Word for word, restate every line of the material.

+---+

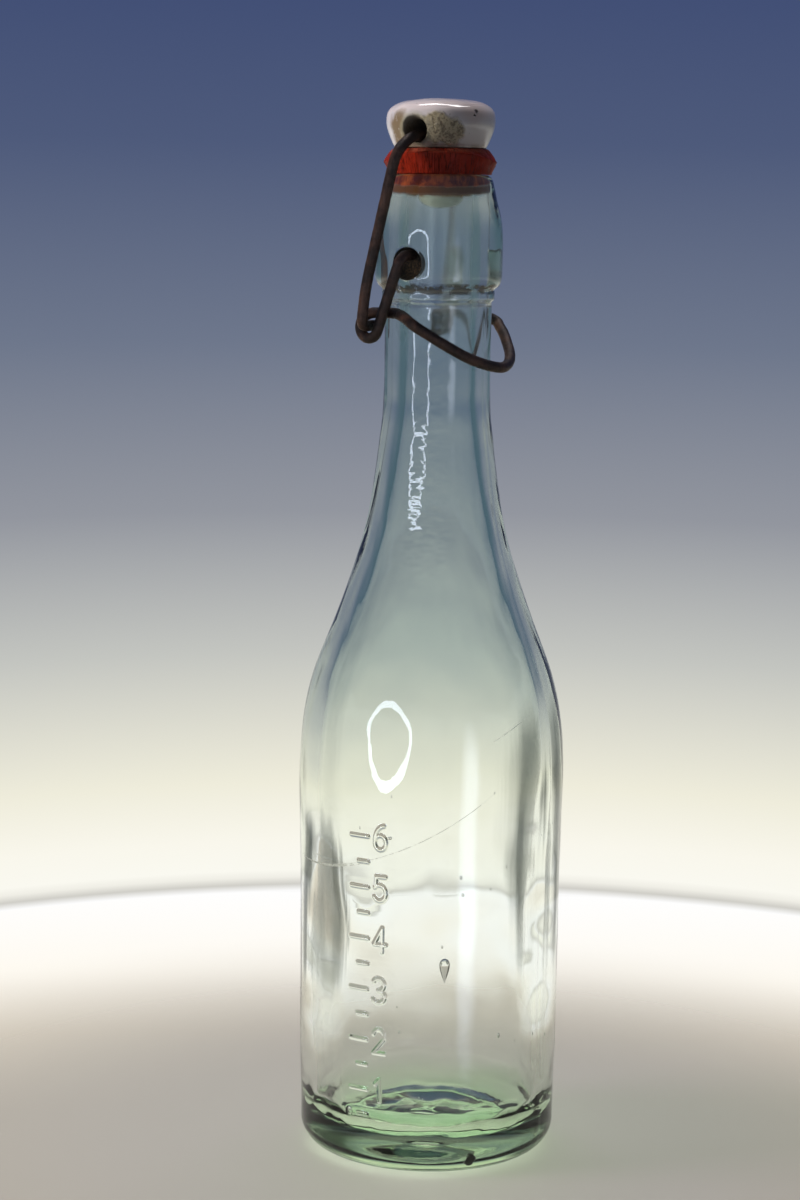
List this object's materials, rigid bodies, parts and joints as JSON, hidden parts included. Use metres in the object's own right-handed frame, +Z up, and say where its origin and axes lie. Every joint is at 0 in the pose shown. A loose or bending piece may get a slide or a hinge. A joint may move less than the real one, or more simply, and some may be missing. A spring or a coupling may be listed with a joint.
{
  "type": "swing-top bottle",
  "caption": "Small round glass bottle closed by a porcelain stopper with a rubber gasket, held down by a wire bail and a thumb lever that pivots in the collar.",
  "frame": {"origin": "centre of the ring that the bottle stands on, on the surface under it", "axes": "+Z up the bottle's axis, X through both pivot holes in the collar, -Y towards the thumb lever"},
  "size_m": [0.062, 0.062, 0.2436],
  "materials": {
    "aqua_glass": "pale aqua moulded glass, glossy, with seeds and fine scratches",
    "white_porcelain": "glossy white glaze, stained and bare round the hole",
    "red_rubber": "aged dark red rubber, cracked round its rim",
    "dark_iron_wire": "dark brown rusted iron wire with a dull sheen"
  },
  "bodies": {
    "bottle": {"bottle": "aqua_glass"},
    "lever": {"lever_wire": "dark_iron_wire"},
    "bail": {"bail_wire": "dark_iron_wire"},
    "stopper": {"stopper": "white_porcelain", "gasket": "red_rubber"}
  },
  "joints": [
    {"name": "lever_lift", "type": "hinge", "parent": "bottle", "child": "lever", "pos_m": [0, 0, 0.20847], "axis": [-1, 0, 0], "range_deg": [0, 100], "deforming": ["gasket"]},
    {"name": "bail_swing", "type": "hinge", "parent": "lever", "child": "bail", "pos_m": [0, 0.0086, 0.19257], "axis": [1, 0, 0], "range_deg": [0, 63.5]},
    {"name": "stopper_tilt", "type": "hinge", "parent": "bail", "child": "stopper", "pos_m": [0, 0, 0.23503], "axis": [1, 0, 0], "range_deg": [0, 36.9]}
  ],
  "couplings": [
    {"joint": "bail_swing", "follows": "lever_lift", "ratio": 0.633},
    {"joint": "stopper_tilt", "follows": "lever_lift", "ratio": 0.367}
  ]
}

+---+

__Complete answer__
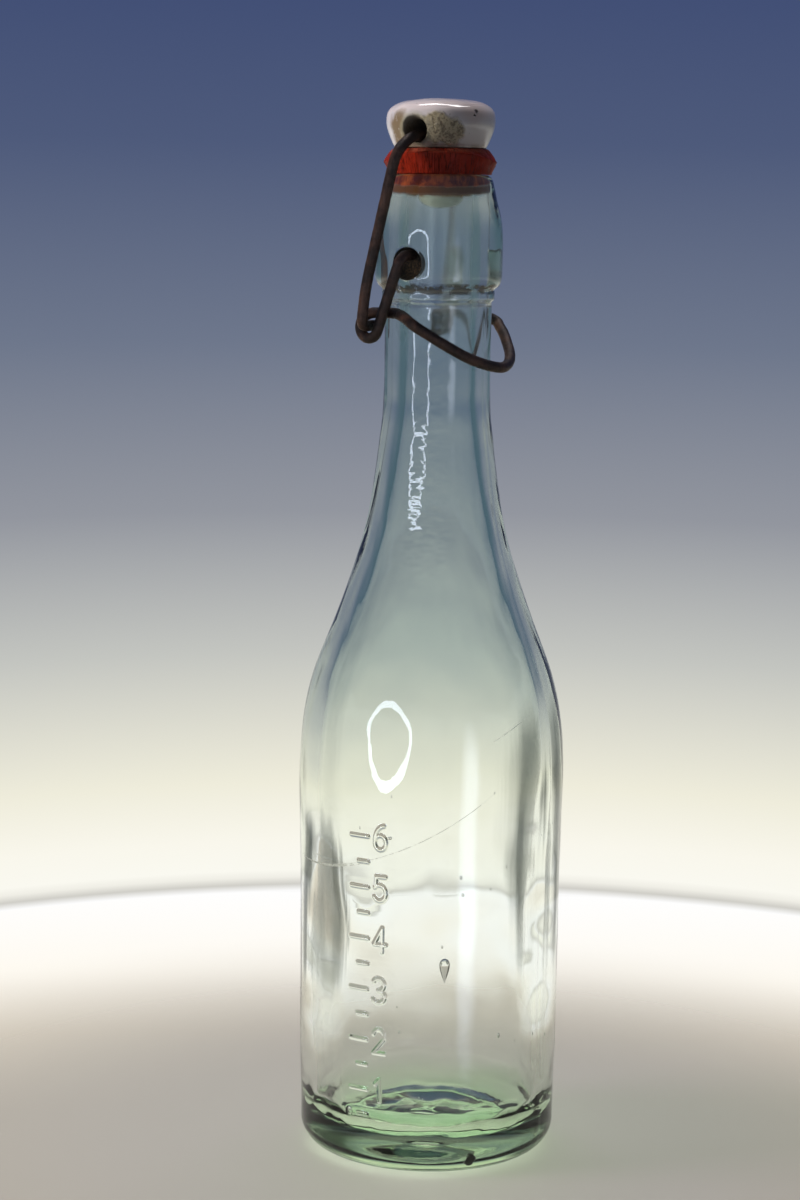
List this object's materials, rigid bodies, parts and joints as JSON, hidden parts included. Use metres in the object's own right-handed frame, +Z up, and say where its origin and axes lie. Every joint is at 0 in the pose shown. A loose or bending piece may get a slide or a hinge. A joint may move less than the real one, or more simply, and some may be missing. A spring or a coupling may be listed with a joint.
{
  "type": "swing-top bottle",
  "caption": "Small round glass bottle closed by a porcelain stopper with a rubber gasket, held down by a wire bail and a thumb lever that pivots in the collar.",
  "frame": {"origin": "centre of the ring that the bottle stands on, on the surface under it", "axes": "+Z up the bottle's axis, X through both pivot holes in the collar, -Y towards the thumb lever"},
  "size_m": [0.062, 0.062, 0.2436],
  "materials": {
    "aqua_glass": "pale aqua moulded glass, glossy, with seeds and fine scratches",
    "white_porcelain": "glossy white glaze, stained and bare round the hole",
    "red_rubber": "aged dark red rubber, cracked round its rim",
    "dark_iron_wire": "dark brown rusted iron wire with a dull sheen"
  },
  "bodies": {
    "bottle": {"bottle": "aqua_glass"},
    "lever": {"lever_wire": "dark_iron_wire"},
    "bail": {"bail_wire": "dark_iron_wire"},
    "stopper": {"stopper": "white_porcelain", "gasket": "red_rubber"}
  },
  "joints": [
    {"name": "lever_lift", "type": "hinge", "parent": "bottle", "child": "lever", "pos_m": [0, 0, 0.20847], "axis": [-1, 0, 0], "range_deg": [0, 100], "deforming": ["gasket"]},
    {"name": "bail_swing", "type": "hinge", "parent": "lever", "child": "bail", "pos_m": [0, 0.0086, 0.19257], "axis": [1, 0, 0], "range_deg": [0, 63.5]},
    {"name": "stopper_tilt", "type": "hinge", "parent": "bail", "child": "stopper", "pos_m": [0, 0, 0.23503], "axis": [1, 0, 0], "range_deg": [0, 36.9]}
  ],
  "couplings": [
    {"joint": "bail_swing", "follows": "lever_lift", "ratio": 0.633},
    {"joint": "stopper_tilt", "follows": "lever_lift", "ratio": 0.367}
  ]
}